Wednesday, August 29, 2012

What Obesity Does to the Brain and the Ability to Think

If you think that body fat and weight gain is just about altering your appearance or physical ailments it is time to think again, while you still can.  Obesity can have serious effects on the brain and cognitive thinking skills. Obesity has been linked to a higher risk of Alzheimer's Disease and dementia. Beyond that, neuroimaging has suggested that more morbidly obese people (BMI higher than 40) are at a greater risk for brain atrophy (shrinkage).

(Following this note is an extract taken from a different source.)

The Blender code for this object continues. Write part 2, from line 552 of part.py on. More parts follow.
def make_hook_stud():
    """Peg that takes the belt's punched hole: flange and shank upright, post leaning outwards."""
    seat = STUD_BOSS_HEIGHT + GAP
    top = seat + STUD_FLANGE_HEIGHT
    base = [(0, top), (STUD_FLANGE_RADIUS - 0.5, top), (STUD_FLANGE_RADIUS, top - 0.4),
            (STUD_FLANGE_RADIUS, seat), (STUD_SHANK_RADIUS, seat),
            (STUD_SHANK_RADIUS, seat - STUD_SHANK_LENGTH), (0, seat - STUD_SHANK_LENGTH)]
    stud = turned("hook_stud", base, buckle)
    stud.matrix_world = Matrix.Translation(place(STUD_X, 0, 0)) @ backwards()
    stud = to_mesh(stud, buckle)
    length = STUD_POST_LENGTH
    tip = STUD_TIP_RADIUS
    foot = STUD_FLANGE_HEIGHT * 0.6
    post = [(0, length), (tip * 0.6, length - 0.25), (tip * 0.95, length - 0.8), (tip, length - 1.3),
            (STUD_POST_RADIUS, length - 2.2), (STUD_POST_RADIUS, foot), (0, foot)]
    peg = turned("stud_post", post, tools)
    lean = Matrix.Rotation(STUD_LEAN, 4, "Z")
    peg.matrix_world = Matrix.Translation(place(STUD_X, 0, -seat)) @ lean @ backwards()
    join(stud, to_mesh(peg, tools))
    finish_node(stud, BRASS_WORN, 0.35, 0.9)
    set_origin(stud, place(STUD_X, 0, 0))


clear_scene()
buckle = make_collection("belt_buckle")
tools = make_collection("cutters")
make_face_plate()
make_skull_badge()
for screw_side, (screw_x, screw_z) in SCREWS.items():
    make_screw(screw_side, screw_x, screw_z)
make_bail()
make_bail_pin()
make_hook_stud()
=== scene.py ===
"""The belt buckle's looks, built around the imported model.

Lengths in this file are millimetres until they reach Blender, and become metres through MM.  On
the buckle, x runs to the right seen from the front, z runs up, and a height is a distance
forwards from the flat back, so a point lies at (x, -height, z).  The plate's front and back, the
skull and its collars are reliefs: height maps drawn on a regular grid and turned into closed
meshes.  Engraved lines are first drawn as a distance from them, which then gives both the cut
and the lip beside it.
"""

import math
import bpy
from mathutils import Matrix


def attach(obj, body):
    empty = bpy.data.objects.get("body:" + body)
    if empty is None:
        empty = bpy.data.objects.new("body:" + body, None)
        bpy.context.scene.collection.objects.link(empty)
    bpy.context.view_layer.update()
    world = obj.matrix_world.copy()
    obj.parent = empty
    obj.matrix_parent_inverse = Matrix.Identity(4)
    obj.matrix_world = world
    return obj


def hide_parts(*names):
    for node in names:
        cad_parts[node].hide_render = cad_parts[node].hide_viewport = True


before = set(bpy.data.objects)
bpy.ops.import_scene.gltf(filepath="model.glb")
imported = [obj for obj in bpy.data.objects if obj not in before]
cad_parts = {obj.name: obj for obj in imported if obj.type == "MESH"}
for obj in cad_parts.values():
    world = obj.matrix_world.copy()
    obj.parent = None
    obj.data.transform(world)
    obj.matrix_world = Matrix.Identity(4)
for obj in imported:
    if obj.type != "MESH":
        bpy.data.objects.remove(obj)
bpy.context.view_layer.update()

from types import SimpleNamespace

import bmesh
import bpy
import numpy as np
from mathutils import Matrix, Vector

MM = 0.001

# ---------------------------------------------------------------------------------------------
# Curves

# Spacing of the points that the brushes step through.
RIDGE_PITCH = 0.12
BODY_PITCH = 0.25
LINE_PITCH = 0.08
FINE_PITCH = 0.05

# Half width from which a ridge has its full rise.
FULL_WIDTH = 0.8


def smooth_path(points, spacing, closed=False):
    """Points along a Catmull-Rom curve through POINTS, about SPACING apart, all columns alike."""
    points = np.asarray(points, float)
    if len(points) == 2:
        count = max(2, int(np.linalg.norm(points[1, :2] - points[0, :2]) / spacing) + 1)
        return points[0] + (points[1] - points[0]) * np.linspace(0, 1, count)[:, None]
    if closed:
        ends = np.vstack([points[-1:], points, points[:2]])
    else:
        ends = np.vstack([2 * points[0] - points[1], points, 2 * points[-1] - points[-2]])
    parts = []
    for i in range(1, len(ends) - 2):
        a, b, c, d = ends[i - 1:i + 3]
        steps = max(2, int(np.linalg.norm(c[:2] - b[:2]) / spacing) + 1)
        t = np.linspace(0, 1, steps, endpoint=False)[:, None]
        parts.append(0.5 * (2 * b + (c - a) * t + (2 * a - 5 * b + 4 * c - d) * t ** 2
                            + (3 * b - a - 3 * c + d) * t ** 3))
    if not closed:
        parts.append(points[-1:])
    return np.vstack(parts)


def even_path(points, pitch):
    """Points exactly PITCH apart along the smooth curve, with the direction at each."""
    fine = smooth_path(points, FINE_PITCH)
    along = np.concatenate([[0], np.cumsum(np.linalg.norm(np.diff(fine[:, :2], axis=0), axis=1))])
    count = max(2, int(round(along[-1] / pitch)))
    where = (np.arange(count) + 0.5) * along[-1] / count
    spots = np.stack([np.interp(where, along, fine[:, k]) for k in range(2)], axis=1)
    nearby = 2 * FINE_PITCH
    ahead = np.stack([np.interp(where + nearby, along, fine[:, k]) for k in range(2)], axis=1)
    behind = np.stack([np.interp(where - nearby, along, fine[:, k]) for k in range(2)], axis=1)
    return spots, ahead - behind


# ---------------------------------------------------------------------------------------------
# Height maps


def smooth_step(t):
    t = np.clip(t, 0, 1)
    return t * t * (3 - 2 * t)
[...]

According to a research article from the August 21, 2012 research journal Neurology.  Scientists in Great Britain undertook to learn how obesity affects cognitive function and decline.  Over a 10 year period researchers followed 6,401 adults aged 39-63 years with the purpose of studying how body mass index (BMI) and metabolic status affected the rate of decline in cognitive function.  Participants in the study were divided into six different groups: healthy BMI no metabolic problems, healthy BMI with metabolic problems, overweight BMI no metabolic problems, overweight BMI with metabolic problems, obese BMI no metabolic problems, and obese BMI with metabolic problems.  Metabolic problems, in this study were defined as having two or more of the following problems:

High Triglycerides or healthy levels while taking lipid-lowering medication
Systolic blood pressure above 130 or diastolic BP over 85 or being on medication to control blood pressure
High Glucose levels or being on medicine to control diabetes
High HDL cholesterol levels
Any test subject with two or more of these conditions was classified as having a metabolic problem.

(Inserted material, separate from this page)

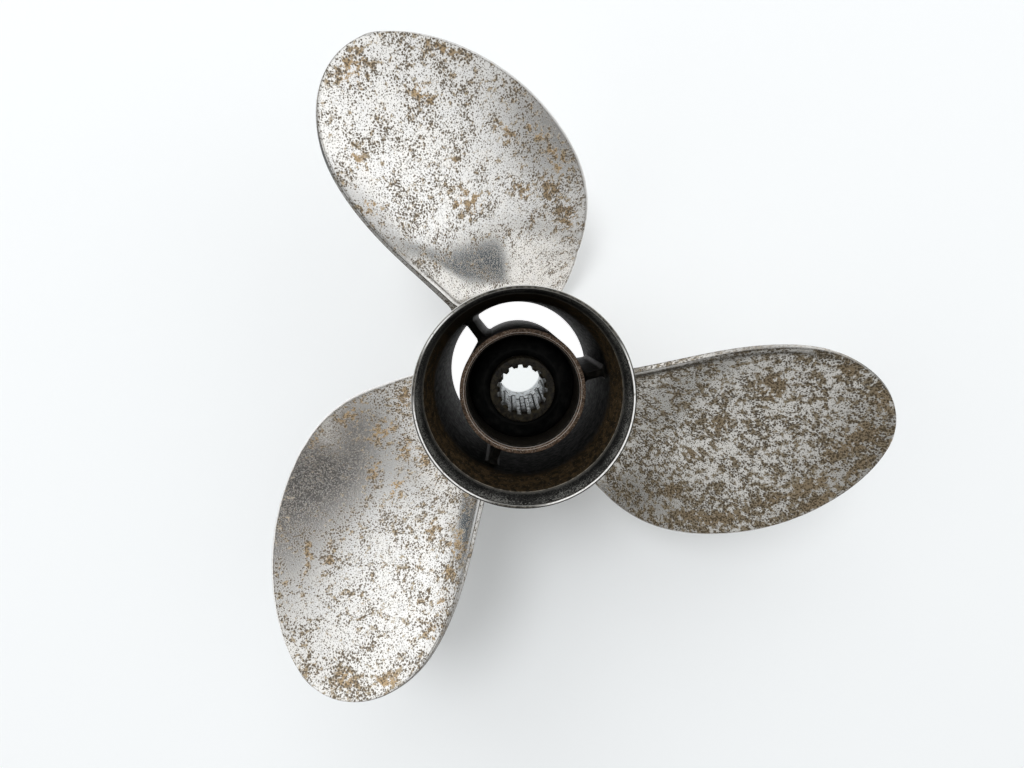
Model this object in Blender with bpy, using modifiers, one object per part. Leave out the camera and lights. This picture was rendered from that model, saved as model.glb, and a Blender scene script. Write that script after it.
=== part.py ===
"""Three-blade stainless propeller with exhaust through its hub, for an outboard or stern drive.

Metres, +Z points aft along the shaft. The origin is on the shaft axis, in the plane of the hub's front rim.
The hub stands on that rim, and the first blade points along +Y.
"""

import math

import bmesh
import bpy
import numpy as np

MM = 0.001

# Overall sizes, in millimetres and degrees
TIP_RADIUS = 177.8
BLADE_COUNT = 3
HUB_LENGTH = 152.4
FIT_GAP = 0.3
ROUND_STEPS = 72

# Outer barrel and the flared ring at its aft end
FRONT_INNER_RADIUS = 44.8
FRONT_WALL = 2.8
BARREL_INNER_RADIUS = 45.2
BARREL_WALL = 3.0
FLARE_START = 114.0
FLARE_EASE = 0.55
RING_START = 135.6
RING_START_INNER_RADIUS = 48.8
RING_START_WALL = 2.8
LIP_INNER_RADIUS = 50.6
LIP_OUTER_RADIUS = 52.5
LIP_NECK_DEPTH = 6.5
LIP_NECK_OUTSIDE = 0.1
LIP_NECK_INSIDE = 0.35
FRONT_CHAMFER = 0.8
LIP_STEPS = 4

# Inner hub tube, rubber bushing and splined sleeve
TUBE_LENGTH = 125.4
TUBE_FRONT_RADIUS = 32.6
TUBE_AFT_RADIUS = 31.7
TUBE_BORE_RADIUS = 28.0
TUBE_CHAMFER = 0.8
TUBE_OUTER_EDGE = 0.5
TUBE_LEAD_IN_WIDTH = 1.5
TUBE_LEAD_IN_DEPTH = 3.0
BUSHING_FRONT = 24.0
BUSHING_AFT = 106.0
BUSHING_SHOULDER = 5.0
BUSHING_LAND = 3.0
BUSHING_DISH = 0.8
BUSHING_EDGE = 1.5
SLEEVE_FRONT = 20.0
SLEEVE_AFT = 118.0
SLEEVE_RADIUS = 16.7
SLEEVE_CHAMFER = 0.8
SLEEVE_STEPS = 60
PLAIN_BORE_RADIUS = 13.4
PLAIN_BORE_CHAMFER = 0.5
SPLINE_FRONT = 56.7
SPLINE_RUN_IN = 2.2
SPLINE_TEETH = 15
SPLINE_MINOR_RADIUS = 11.2
SPLINE_MAJOR_RADIUS = 12.9
GROOVE_ROOT_SHARE = 0.34
GROOVE_MOUTH_SHARE = 0.56

# Ribs between the tube and the barrel
RIB_ANGLE = 106.5
RIB_THICKNESS = 4.0
RIB_FRONT = 14.0
RIB_AFT_AT_TUBE = 111.0
RIB_AFT_AT_BARREL = 100.0

# How far cutters and rough blanks run past the surface that they cut or are cut to
OVERLAP = 2.0
CUTTER_INSET = 1.5
CUTTER_MOUTH_INSET = 0.4

# Blade drawing: radius, trailing edge angle, leading edge angle, pitch, generator height, thickness.
# Angles are seen from aft, anticlockwise from +X, and the tip is at 90 degrees.
BLADE_STATIONS = (
    (40.0, 103.4, 41.0, 610.0, 57.6, 11.0),
    (50.0, 104.8, 38.8, 590.0, 63.8, 9.6),
    (60.0, 106.0, 38.5, 572.0, 69.5, 8.6),
    (80.0, 107.9, 40.9, 544.0, 80.1, 7.0),
    (100.0, 108.8, 44.0, 521.0, 89.7, 5.8),
    (120.0, 108.3, 49.6, 504.0, 98.7, 4.9),
    (140.0, 106.3, 59.1, 492.0, 107.1, 4.1),
    (155.0, 103.2, 67.8, 485.0, 113.4, 3.5),
    (166.0, 99.7, 75.5, 482.0, 118.0, 3.0),
    (174.0, 95.5, 82.7, 481.0, 121.3, 2.5),
    (177.8, 90.0, 90.0, 481.0, 122.9, 2.0),
)
GENERATOR_ANGLE = 73.4
CUP_DEPTH = 2.4
CUP_SHARE = 0.16
CUP_FADE_LENGTH = 70.0
TRAILING_WALL_ROOT = 4.0
TRAILING_WALL_TIP = 1.6
TRAILING_WALL_TAPER = 1.5
LEADING_EDGE_THICKNESS = 1.6
NOSE_LENGTH_SHARE = 0.45
ROOT_FILLET = 9.0
SECTION_COUNT = 22
TIP_SECTION_WIDTH = 0.035
SLOPE_STEP_WIDTH = 0.004
SLOPE_STEP_ANGLE = 0.2
CHORD_SHARES = (0.0, 0.035, 0.075, 0.12, 0.17, 0.25, 0.37, 0.5, 0.63, 0.75, 0.85, 0.92, 0.97, 1.0)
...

Every two years during the ten year period the participants were given four different scores  assessing cognitive ability.  The first score came from a test was ten minute timed test consisting of 65 math and verbal reasoning questions that increased in difficulty throughout the test.  The second score testing required the memorization and recall of twenty words to assess short-term memory.  The third scoring test required participants to write, in one minute, as many words as possible that began with the letter S.  Finally, to achieve an overall score all three scores were standardized and the averaged to give a ‘big picture’ score of cognitive function.

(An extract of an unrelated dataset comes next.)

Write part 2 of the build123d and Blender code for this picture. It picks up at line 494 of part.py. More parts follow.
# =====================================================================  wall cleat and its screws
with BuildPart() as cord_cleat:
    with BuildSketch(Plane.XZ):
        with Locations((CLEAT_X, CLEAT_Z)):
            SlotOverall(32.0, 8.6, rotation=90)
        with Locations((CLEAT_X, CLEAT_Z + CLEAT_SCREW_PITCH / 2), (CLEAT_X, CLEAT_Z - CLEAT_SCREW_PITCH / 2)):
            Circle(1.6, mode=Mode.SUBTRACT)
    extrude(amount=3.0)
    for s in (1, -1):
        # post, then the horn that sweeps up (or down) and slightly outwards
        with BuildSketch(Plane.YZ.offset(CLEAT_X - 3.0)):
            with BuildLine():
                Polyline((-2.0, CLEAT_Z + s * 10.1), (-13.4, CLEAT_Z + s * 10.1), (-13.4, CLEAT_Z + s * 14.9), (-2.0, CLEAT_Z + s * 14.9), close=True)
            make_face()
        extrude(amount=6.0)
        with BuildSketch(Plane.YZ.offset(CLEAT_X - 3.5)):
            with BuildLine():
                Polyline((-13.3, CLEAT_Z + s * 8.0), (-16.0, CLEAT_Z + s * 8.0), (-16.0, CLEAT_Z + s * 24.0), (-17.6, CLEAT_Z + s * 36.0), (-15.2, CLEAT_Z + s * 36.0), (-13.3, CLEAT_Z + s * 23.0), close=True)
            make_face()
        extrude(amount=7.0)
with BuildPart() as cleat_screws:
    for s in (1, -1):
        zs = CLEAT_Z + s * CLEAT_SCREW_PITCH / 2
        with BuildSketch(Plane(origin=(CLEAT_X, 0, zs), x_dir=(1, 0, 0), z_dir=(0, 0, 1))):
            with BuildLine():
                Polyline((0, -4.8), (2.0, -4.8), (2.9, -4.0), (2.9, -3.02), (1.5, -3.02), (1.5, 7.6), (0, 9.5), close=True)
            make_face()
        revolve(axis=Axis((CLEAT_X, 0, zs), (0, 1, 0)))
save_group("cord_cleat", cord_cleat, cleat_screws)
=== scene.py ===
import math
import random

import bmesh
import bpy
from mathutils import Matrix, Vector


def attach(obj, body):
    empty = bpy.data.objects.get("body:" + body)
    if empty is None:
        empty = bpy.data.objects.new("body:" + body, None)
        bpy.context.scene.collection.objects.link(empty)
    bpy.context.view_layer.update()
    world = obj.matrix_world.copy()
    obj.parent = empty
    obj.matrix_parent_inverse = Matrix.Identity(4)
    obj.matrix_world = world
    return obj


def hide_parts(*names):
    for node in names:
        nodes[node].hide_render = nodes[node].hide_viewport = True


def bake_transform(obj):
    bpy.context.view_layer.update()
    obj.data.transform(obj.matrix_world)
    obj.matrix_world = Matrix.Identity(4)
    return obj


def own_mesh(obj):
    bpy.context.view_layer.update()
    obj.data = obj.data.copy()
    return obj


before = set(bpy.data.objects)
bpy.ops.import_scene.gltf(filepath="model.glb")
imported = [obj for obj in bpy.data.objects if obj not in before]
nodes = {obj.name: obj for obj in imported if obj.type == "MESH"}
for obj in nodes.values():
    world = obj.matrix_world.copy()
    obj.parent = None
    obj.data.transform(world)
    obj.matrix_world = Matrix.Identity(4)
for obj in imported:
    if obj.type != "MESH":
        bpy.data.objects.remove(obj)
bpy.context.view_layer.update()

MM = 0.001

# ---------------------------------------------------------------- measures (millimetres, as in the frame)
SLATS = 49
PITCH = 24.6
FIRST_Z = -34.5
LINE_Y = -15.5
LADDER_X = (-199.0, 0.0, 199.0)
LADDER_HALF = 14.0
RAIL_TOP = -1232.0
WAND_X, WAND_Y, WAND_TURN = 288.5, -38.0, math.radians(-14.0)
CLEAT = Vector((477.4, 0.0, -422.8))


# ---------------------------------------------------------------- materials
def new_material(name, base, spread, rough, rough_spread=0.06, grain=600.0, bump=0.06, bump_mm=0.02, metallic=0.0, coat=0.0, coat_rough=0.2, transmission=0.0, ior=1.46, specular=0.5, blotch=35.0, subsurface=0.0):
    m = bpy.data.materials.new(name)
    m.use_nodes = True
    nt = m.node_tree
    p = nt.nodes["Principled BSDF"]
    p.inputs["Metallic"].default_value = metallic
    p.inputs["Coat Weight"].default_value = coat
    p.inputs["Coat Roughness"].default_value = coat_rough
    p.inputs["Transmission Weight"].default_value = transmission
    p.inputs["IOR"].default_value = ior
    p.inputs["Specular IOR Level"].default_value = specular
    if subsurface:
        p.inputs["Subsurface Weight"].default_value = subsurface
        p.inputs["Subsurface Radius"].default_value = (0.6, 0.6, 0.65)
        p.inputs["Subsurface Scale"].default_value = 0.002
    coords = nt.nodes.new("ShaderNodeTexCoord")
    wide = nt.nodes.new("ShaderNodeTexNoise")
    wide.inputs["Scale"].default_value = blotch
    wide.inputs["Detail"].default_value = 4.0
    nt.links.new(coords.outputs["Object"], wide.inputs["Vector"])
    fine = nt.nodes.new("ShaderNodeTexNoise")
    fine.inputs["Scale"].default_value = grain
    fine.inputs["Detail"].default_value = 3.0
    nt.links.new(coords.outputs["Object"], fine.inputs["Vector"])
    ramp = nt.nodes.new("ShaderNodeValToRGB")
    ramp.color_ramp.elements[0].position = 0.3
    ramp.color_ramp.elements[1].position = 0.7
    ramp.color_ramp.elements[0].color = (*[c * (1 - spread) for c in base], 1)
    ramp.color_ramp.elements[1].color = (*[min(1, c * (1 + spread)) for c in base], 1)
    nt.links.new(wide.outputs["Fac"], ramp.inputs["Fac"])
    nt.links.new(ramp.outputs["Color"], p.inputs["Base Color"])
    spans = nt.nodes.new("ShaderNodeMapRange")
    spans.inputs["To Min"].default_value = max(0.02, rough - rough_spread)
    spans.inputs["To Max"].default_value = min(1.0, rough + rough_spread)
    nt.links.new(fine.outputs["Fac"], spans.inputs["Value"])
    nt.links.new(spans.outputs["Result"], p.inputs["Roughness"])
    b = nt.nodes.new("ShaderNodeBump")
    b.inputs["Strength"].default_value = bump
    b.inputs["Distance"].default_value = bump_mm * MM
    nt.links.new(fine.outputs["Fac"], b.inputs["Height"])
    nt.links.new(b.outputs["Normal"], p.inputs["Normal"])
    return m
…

In analyzing the results the group of healthy BMI no metabolic problems was used to compare to the other groups.  The results of this study showed that there is significant difference in cognitive decline between the groups of metabolic problems and no problems among the obese BMI classification.  The healthy BMI groups, both problematic and not, and the overweight BMI groups declined at approximately the same rate, about 4%. However, there were significant differences in cognitive decline  between the healthy BMI groups and the obese BMI groups.  Each BMI group should some cognitive decline over the ten year period.  The healthy BMI group declined by an average of 3.6%, the overweight group declined at a rate of 4%, and the obese BMI group of no metabolic problems at 4.2%.  The obese BMI metabolic problem group declined at an average of 4.9%.

At first glance this may not seem like that big of a deal.   The difference in cognitive function is only an average of 1.3% over ten years.  But what if this study followed people from age 20 until 70, a fifty year period and found the same rate of decline every ten years during that time.  It would mean that healthy BMI people can expect a total life time decline in cognitive skills of 18% between the age 20 and age 70.  Obese people can expect a total decline of 24.5%.  Translation: maintaining a life-long healthy BMI can actually improve the ability with which the brain will function as an older adult.